Le 30 mars prochain, à la Philharmonie, Nelson Goerner (photo) retrouvera sa compatriote Martha Argerich pour une soirée à deux pianos à la mémoire de Nelson Freire, disparu le 1er novembre dernier. A l'approche de cet hommage, le pianiste argentin se souvient ...
Dans quelles circonstances avez vous connu Nelson Freire ?
Notre première rencontre s’en produite à Zurich, à l’occasion de concerts autour de Martha Argerich. C’était en 1989, je m’en souviens très précisément car c’est la première fois que j’étais invité dans le cercle des amis de Martha ; Gidon Kremer, Nelson Freire, le Duo Crommelynck et d’autres étaient présents.

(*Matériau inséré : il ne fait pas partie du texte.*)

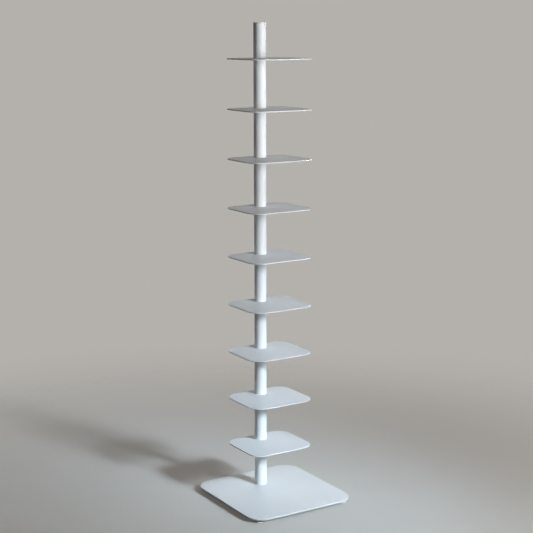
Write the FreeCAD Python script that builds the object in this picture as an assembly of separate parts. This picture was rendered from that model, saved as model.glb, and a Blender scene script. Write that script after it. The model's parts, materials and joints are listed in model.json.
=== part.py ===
import FreeCAD, Part
import math
import os

# A spine bookshelf: thin steel plates carried one above the other by a single round pole that
# stands on a heavy base plate. The pole is a stack of short tubes. Each plate is clamped between
# two tubes, whose ends are closed by plugs, and one tie rod inside the pole pulls the whole stack
# down on to a foot plug that is screwed to the base. Four swivel levelling feet carry the base.
# Millimetres. The origin is on the floor under the centre of the base, +Z is up, -Y is the front.

# Book plates
SHELF_COUNT = 9
SHELF_WIDTH = 230.0
SHELF_DEPTH = 200.0
SHELF_THICKNESS = 3.0
SHELF_CORNER_R = 44.0
SHELF_EDGE_R = 0.6
SHELF_BEHIND = 43.0     # a plate's rear edge, behind the pole's axis
BOOK_SPACE = 155.0      # clear height under each plate, which is a tube's length

# Base plate
BASE_WIDTH = 385.0
BASE_DEPTH = 395.0
BASE_THICKNESS = 6.0
BASE_CORNER_R = 58.0
BASE_EDGE_R = 1.0
POLE_INSET = 115.5      # the pole's axis, in front of the base's rear edge

# Pole
POLE_OD = 40.0
POLE_WALL = 2.0
TOP_TUBE_LENGTH = 109.0
TUBE_CHAMFER = 0.3      # round the outside of each tube's ends
PLUG_THICKNESS = 12.0
PLUG_GAP = 0.05         # between a plug's rim and the tube's bore, round it
CAP_THICKNESS = 2.0
CAP_EDGE_R = 0.6
CAP_SPIGOT_LENGTH = 6.0
CAP_SPIGOT_WALL = 3.0

# Tie rod with its nut and washer, M10
ROD_DIAMETER = 10.0
ROD_HOLE_GAP = 0.3      # round the rod, in plugs, plates and washer
ROD_GRIP = 20.0         # thread held by the foot plug
ROD_STICKOUT = 3.0      # rod above its nut
NUT_ACROSS_FLATS = 17.0
NUT_HEIGHT = 8.0
WASHER_DIAMETER = 21.0
WASHER_THICKNESS = 2.0
CAP_AIR = 3.0           # between the rod's top and the cap

# Foot plug and the countersunk M6 screws that hold it to the base
FOOT_PLUG_HEIGHT = 28.0
BASE_SCREW_COUNT = 4
BASE_SCREW_DIAMETER = 6.0
BASE_SCREW_LENGTH = 20.0
BASE_SCREW_HEAD = 12.0
BASE_SCREW_RECESS = 0.3
BASE_SCREW_SOCKET = 4.0
BASE_SCREW_SOCKET_DEPTH = 2.0
BASE_SCREW_HOLE_GAP = 0.3
SEAT_GAP = 0.05         # between a screw's head and its seat
DRILL_RUNOUT = 2.0      # a blind hole beyond the end of what it holds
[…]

J’étais en train de travailler les Arabesques sur le Beau Danube bleu de Schulz-Evler quand Nelson est entré dans la pièce. Il m’a demandé de lui jouer le morceau ; ce que j’ai fait. Martha est alors arrivée et, elle m’a demandé de le jouer une seconde fois. Finalement, alors que ce n’était pas prévu, j’ai inscrit l’œuvre à mon programme du soir ! Lors de cette première rencontre, totalement informelle, Nelson s’était montré d’un naturel, d’une sympathie incroyables ; c’était un homme très chaleureux.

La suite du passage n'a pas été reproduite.